▶ _The records_
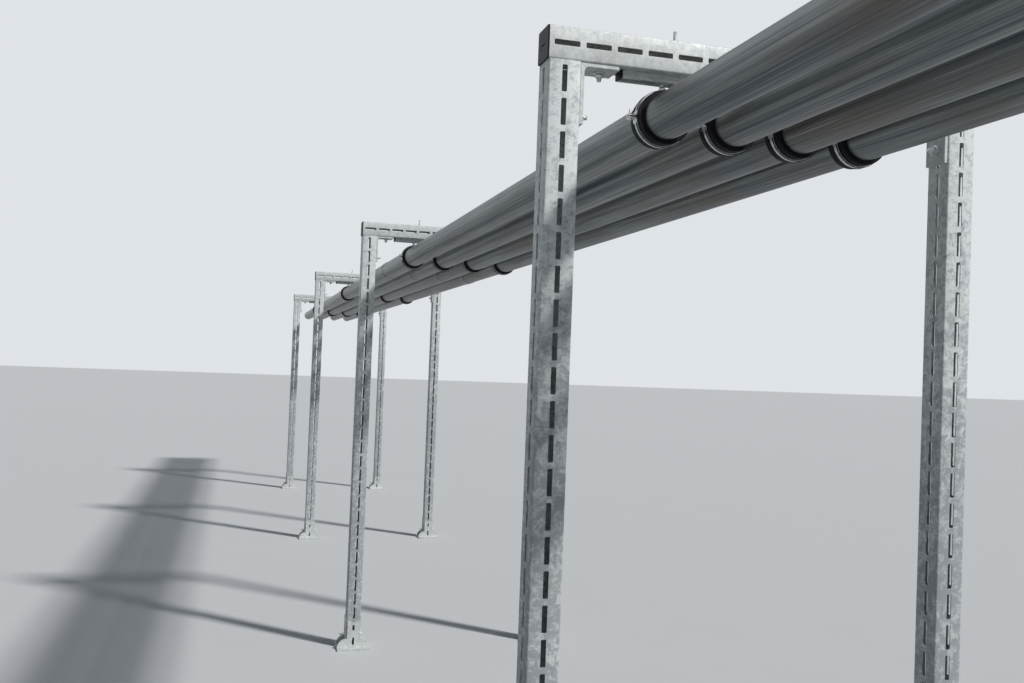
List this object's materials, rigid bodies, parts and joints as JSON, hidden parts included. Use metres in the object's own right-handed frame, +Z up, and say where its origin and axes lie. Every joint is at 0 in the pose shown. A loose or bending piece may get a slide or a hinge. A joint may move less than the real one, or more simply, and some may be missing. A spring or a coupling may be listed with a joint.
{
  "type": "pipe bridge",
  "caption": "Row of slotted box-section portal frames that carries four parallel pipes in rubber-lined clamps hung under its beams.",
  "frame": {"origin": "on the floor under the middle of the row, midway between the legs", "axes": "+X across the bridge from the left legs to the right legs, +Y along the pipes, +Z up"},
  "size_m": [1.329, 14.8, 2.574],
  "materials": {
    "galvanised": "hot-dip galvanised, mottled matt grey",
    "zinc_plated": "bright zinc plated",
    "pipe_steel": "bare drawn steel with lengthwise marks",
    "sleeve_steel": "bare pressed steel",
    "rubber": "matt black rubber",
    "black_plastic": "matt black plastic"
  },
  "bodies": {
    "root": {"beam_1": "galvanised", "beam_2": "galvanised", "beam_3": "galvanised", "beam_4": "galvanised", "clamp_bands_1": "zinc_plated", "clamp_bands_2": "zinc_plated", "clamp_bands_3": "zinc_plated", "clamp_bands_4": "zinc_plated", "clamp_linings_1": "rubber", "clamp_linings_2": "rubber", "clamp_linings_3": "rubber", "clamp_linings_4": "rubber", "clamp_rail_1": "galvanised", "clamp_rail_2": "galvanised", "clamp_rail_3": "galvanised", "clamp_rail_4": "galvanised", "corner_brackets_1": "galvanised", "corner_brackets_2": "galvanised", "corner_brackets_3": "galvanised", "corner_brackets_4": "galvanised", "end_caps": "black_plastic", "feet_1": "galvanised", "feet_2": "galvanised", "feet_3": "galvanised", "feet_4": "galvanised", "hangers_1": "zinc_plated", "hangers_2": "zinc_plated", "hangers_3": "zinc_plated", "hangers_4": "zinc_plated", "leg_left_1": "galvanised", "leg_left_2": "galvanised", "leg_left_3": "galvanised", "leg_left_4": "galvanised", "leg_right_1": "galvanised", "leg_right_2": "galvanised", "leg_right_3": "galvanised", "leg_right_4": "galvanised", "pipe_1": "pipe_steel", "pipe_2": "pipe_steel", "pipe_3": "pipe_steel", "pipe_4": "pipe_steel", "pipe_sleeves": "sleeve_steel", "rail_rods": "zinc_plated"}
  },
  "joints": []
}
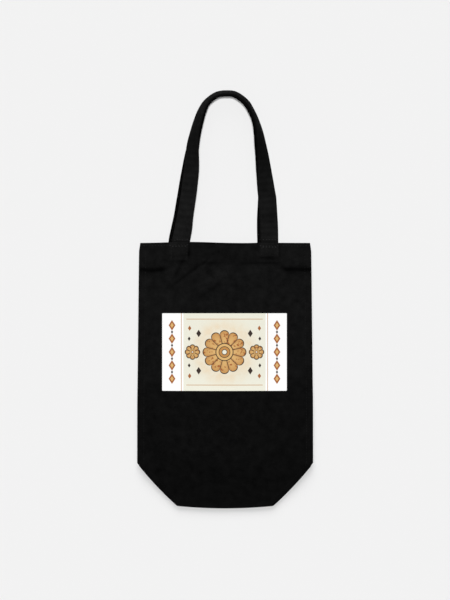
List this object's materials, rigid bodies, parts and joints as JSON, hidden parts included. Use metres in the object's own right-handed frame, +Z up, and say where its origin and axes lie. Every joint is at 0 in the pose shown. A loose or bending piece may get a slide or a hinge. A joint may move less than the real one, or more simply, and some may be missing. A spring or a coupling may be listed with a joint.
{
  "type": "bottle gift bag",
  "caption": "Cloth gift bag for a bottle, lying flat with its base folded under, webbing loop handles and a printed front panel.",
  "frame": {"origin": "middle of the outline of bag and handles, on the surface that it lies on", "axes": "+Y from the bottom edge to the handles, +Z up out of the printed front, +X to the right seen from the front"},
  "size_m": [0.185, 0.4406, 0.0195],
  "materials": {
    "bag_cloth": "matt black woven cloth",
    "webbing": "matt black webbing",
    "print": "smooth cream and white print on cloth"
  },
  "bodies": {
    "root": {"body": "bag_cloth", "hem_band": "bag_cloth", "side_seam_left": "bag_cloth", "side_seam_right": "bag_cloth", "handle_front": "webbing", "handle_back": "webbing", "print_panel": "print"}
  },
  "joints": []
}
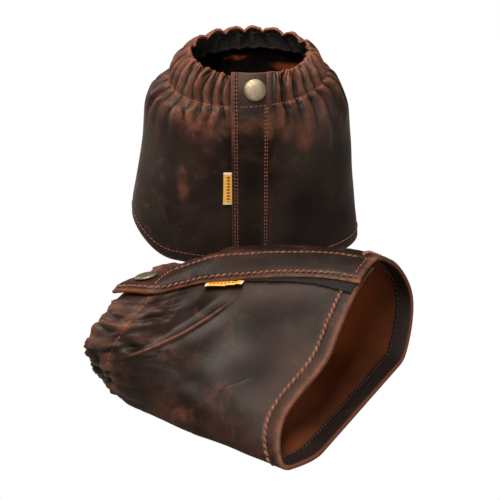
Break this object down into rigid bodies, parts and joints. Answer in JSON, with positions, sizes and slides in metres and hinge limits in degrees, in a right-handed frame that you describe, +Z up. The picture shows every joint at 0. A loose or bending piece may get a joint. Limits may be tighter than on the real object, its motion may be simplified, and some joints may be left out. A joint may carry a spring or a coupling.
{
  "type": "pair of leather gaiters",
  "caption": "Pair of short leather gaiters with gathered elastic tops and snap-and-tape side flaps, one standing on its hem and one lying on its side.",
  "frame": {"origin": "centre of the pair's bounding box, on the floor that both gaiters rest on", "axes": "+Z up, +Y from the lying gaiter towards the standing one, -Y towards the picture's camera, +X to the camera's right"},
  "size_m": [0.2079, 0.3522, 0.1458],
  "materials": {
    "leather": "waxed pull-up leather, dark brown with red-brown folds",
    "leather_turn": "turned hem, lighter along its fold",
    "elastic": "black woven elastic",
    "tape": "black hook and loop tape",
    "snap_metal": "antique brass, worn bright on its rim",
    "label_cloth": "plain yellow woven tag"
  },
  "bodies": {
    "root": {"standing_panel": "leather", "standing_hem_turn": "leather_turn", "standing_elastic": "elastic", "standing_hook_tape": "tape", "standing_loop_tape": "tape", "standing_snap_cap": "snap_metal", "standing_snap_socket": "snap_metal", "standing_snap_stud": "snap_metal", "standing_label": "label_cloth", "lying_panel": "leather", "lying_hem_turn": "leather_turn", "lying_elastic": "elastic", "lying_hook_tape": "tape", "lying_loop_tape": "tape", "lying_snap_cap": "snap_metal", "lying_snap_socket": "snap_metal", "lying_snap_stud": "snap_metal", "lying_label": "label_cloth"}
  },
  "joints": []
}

▶ _Written request_
Copy all lines from the entries that contain the word "picture".

▶ _Exercise response_
Break this object down into rigid bodies, parts and joints. Answer in JSON, with positions, sizes and slides in metres and hinge limits in degrees, in a right-handed frame that you describe, +Z up. The picture shows every joint at 0. A loose or bending piece may get a joint. Limits may be tighter than on the real object, its motion may be simplified, and some joints may be left out. A joint may carry a spring or a coupling.
  "frame": {"origin": "centre of the pair's bounding box, on the floor that both gaiters rest on", "axes": "+Z up, +Y from the lying gaiter towards the standing one, -Y towards the picture's camera, +X to the camera's right"},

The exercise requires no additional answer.